All natural and without preservatives. Along with some very pricey supplements and Epsom salts with lavender oil for a big old bath every night to reward myself.
Right, off we pop.
In the book, you are advised to take two days to prep yourself and detox your kitchen before embarking on this diet.
Bollocks. The girls and I took off for Whole Foods in Giffnock armed with a long list of stuff and me jonesing for a coffee. I resisted.
A woman in the mind-bogglingly comprehensive nutrition section smelt my fear and fetched me what I needed. After my two selfish children begged for cupcakes in the face of my impending austerity plan, it was a quick stop at the checkout for an assistant in a Dick Turpin mask to come and relieve me of a small fortune.
In case of emergency, take two ibuprofen. I took three. The headache continued all night, as did my two-year-old.
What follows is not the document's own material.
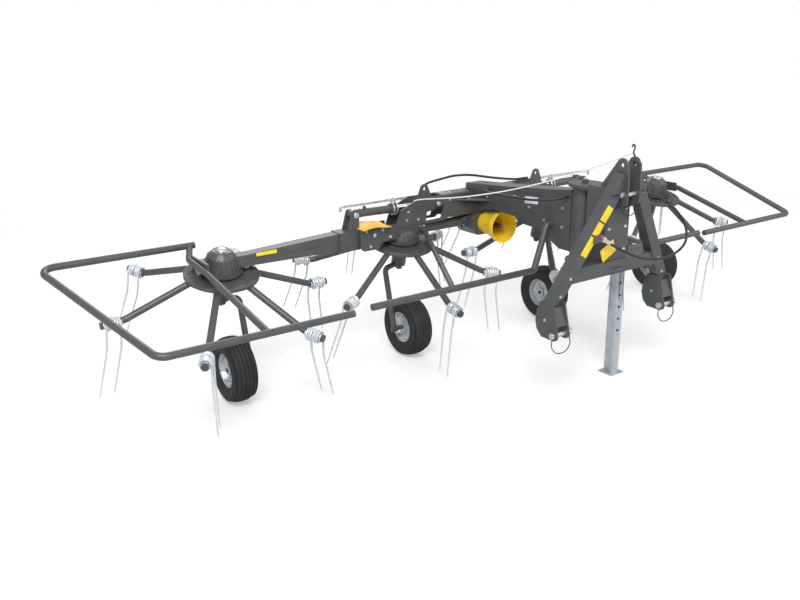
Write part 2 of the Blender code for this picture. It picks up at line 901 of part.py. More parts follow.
def cylinder_direction(side):
    start = Vector((side * wing_lug_x, drive_y, wing_lug_z))
    end = Vector((side * anchor_x, drive_y, anchor_z))
    return start, end, (end - start).normalized()


def make_cylinder(side, barrel_pivot, rod_pivot, hand_name):
    start, end, along = cylinder_direction(side)
    gland = start + along * barrel_length
    eye = bar(start - Vector((0, 0.024, 0)), start + Vector((0, 0.024, 0)), 0.026, 16)
    body = bar(start + along * 0.018, gland, barrel_radius, 16)
    collar = bar(gland - along * 0.035, gland, barrel_radius + 0.006, 16)
    tool = bar(start + along * 0.040, gland + along * 0.010, rod_radius + 0.001, 16)
    pin_hole = bar(start - Vector((0, 0.04, 0)), start + Vector((0, 0.04, 0)), 0.012 + run_gap * 2, 24)
    whole = cut(fuse(eye, body, collar), tool, pin_hole)
    finish(f"fold_cylinder_{hand_name}", whole, barrel_pivot, "paint")
    rod = bar(gland - along * rod_engaged, end - along * 0.015, rod_radius, 16)
    rod_eye = bar(end - Vector((0, 0.022, 0)), end + Vector((0, 0.022, 0)), 0.024, 16)
    finish(f"fold_rod_{hand_name}", fuse(rod, rod_eye), rod_pivot, "chrome")


def make_lock_hook(side, pivot, name):
    """The flat lock bar over the fold cylinder, on its clamp round the barrel's gland."""
    start, end, along = cylinder_direction(side)
    near = start + along * (barrel_length - 0.032)
    far = start + along * (barrel_length - 0.004)
    inner = barrel_radius + 0.006 + touch
    clamp = bar(near, far, inner + 0.007, 16)
    post_top = lock_bar_z[1] - 0.002
    post = spanning((near.x, drive_y - 0.012, near.z + 0.036), (far.x, drive_y + 0.012, post_top))
    hollow = bar(near - along * 0.02, far + along * 0.02, inner, 16)
    outer_x = side * (wing_lug_x + lock_reach[0])
    inner_x = side * (wing_lug_x - lock_reach[1])
    rail_low = (outer_x, drive_y - 0.006, lock_bar_z[0])
    rail = spanning(rail_low, (inner_x, drive_y + 0.006, lock_bar_z[1]))
    tip = spanning(
        (outer_x, drive_y - 0.0055, lock_bar_z[0] - 0.022),
        (outer_x - side * 0.018, drive_y + 0.0055, lock_bar_z[0] + 0.005),
    )
    whole = fuse(cut(fuse(clamp, post), hollow), rail, tip)
    return finish(name, whole, pivot, "galvanised")


# ---------------------------------------------------------------- headstock
def leg_centre(height):
    top, knee = Vector(leg_top), Vector(leg_knee)
    share = (height - knee.z) / (top.z - knee.z)
    return knee.lerp(top, share)


def make_headstock(pivot):
    """The A-frame with its cross-beam, swivel yoke, top-link plates and lower clevises."""
    whole = None
    for side in (-1, 1):
        top = Vector((side * leg_top[0], leg_top[1], leg_top[2]))
        knee = Vector((side * leg_knee[0], leg_knee[1], leg_knee[2]))
        leg = beam_between(top, knee, leg_size, leg_size)
        whole = leg if whole is None else fuse(whole, leg)
        outline = [
            (-1.262, 0.668),
            (-1.162, 0.668),
            (-1.134, 0.600),
            (-1.126, 0.540),
            (-1.140, 0.488),
            (-1.178, 0.452),
        ]
        outline += arc((hitch_y, hitch_z), 0.032, 270, 150, 6)
        for hand in (-1, 1):
            inner = side * hitch_x + hand * clevis_gap / 2
            outer = inner + hand * clevis_plate
            whole = fuse(whole, prism(outline, 0, min(inner, outer), max(inner, outer)))
        cap = spanning(
            (side * hitch_x - clevis_gap / 2 - 0.004, -1.165, 0.615),
            (side * hitch_x + clevis_gap / 2 + 0.004, -1.235, 0.662),
        )
        whole = fuse(whole, cap)
    inner_x = leg_centre(sum(crossbeam_z) / 2).x
    crossbeam = spanning(
        (-inner_x, crossbeam_y - 0.040, crossbeam_z[0]),
        (inner_x, crossbeam_y + 0.040, crossbeam_z[1]),
    )
    post = spanning((-0.100, -1.245, crossbeam_z[0] - 0.002), (0.100, -1.090, head_top + 0.040))
    whole = fuse(whole, crossbeam, post)
    yoke_outline = [(-0.100, -1.120), (0.100, -1.120)] + arc((0, swivel_y), 0.100, 0, 180, 8)
    nose = arc((0, -1.110), 0.160, 180, 360, 10)
    lower = prism(nose + arc((0, swivel_y), 0.100, 0, 180, 8), 2, head_bottom - 0.025, head_bottom - 0.005)
    upper = prism(yoke_outline, 2, head_top + 0.005, head_top + 0.025)
    upright = Matrix.Translation((0, swivel_y, 0))
    pin_profile = [(swivel_pin_radius, head_bottom - 0.045), (swivel_pin_radius, head_top + 0.045)]
    pin = turned(pin_profile, upright, 16)
    whole = fuse(whole, lower, upper, pin)
    for hand in (-1, 1):
        inner = hand * top_plate_gap / 2
        outer = inner + hand * clevis_plate
        outline = [
            (-1.100, 1.180),
            (-1.250, 1.150),
            (-1.350, 1.195),
            (-1.355, 1.300),
            (-1.345, 1.430),
        ]
        outline += arc((top_link_y, top_link_hole_z), 0.040, 200, 20, 6)
        outline += [(-1.150, 1.285)]
        plate = prism(outline, 0, min(inner, outer), max(inner, outer))
        hole_start = (inner - 0.03, top_link_y, top_link_hole_z)
        hole = bar(hole_start, (outer + 0.03, top_link_y, top_link_hole_z), 0.0130, 16)
        pin_y = top_link_y - 0.020
        pin_hole = bar((-0.2, pin_y, top_link_pin_z), (0.2, pin_y, top_link_pin_z), 0.0134, 16)
        whole = fuse(whole, plate)
        whole = cut(whole, hole, pin_hole)
    slot = spanning((-top_plate_gap / 2, -1.420, 1.195), (top_plate_gap / 2, -1.255, 1.500))
    whole = cut(whole, slot)
    for side in (-1, 1):
        hole = bar(
            (side * hitch_x - 0.2, hitch_y, hitch_z),
            (side * hitch_x + 0.2, hitch_y, hitch_z),
            hitch_pin_radius + run_gap * 2,
            16,
        )
        slot = spanning(
            (side * hitch_x - clevis_gap / 2, -1.420, 0.400),
            (side * hitch_x + clevis_gap / 2, -1.160, 0.610),
        )
        web_outline = [(-1.250, 0.640), (-1.292, 0.535), (-1.281, 0.530), (-1.230, 0.632)]
        web = prism(
            web_outline,
            0,
            side * hitch_x - clevis_gap / 2 - clevis_plate / 2,
            side * hitch_x + clevis_gap / 2 + clevis_plate / 2,
        )
        whole = fuse(cut(whole, hole, slot), web)
    half = stand_size / 2 + sleeve_gap
    sleeve = spanning(
        (stand_x - half - sleeve_wall, stand_y - half - sleeve_wall, sleeve_z[0]),
        (stand_x + half + sleeve_wall, stand_y + half + sleeve_wall, sleeve_z[1]),
    )
    bracket = spanning(
        (stand_x - 0.040, crossbeam_y, sleeve_z[0] + 0.020),
        (stand_x + 0.040, stand_y - half - 0.001, sleeve_z[1] - 0.025),
    )
    bore = spanning((stand_x - half, stand_y - half, 0.60), (stand_x + half, stand_y + half, 1.0))
    dock = spanning((-0.245, -1.262, 0.990), (dock_x, -1.300, 1.035))
    whole = fuse(cut(fuse(whole, sleeve, bracket), bore), dock)
    finish("headstock_frame", whole, pivot, "paint")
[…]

I decided to use my prep day just to ease myself into things. Organic almond butter? Actually rather lovely. Black sesame seeds scattered over a crunchy chicken salad? Delish. Caffeine-free Earl Grey? A bit pish.
All was going quite swimmimgly until about 6 pm when a dull headache started. Have more Vitamin C, the book said. I did. Breathe deeply for five minutes. I did. In case of emergency, take two ibuprofen. I took three. It continued all night, as did my two-year-old.
I didn’t get the uninterrupted seven or eight hours you’re supposed to. I didn’t get up this morning and do a sun salutation either. But I woke, had hot water with lots of lemon and got through the morning with no coffee.
All in all, despite the headache, I certainly didn’t feel hungry and I did make spin class this morning. So far, so good.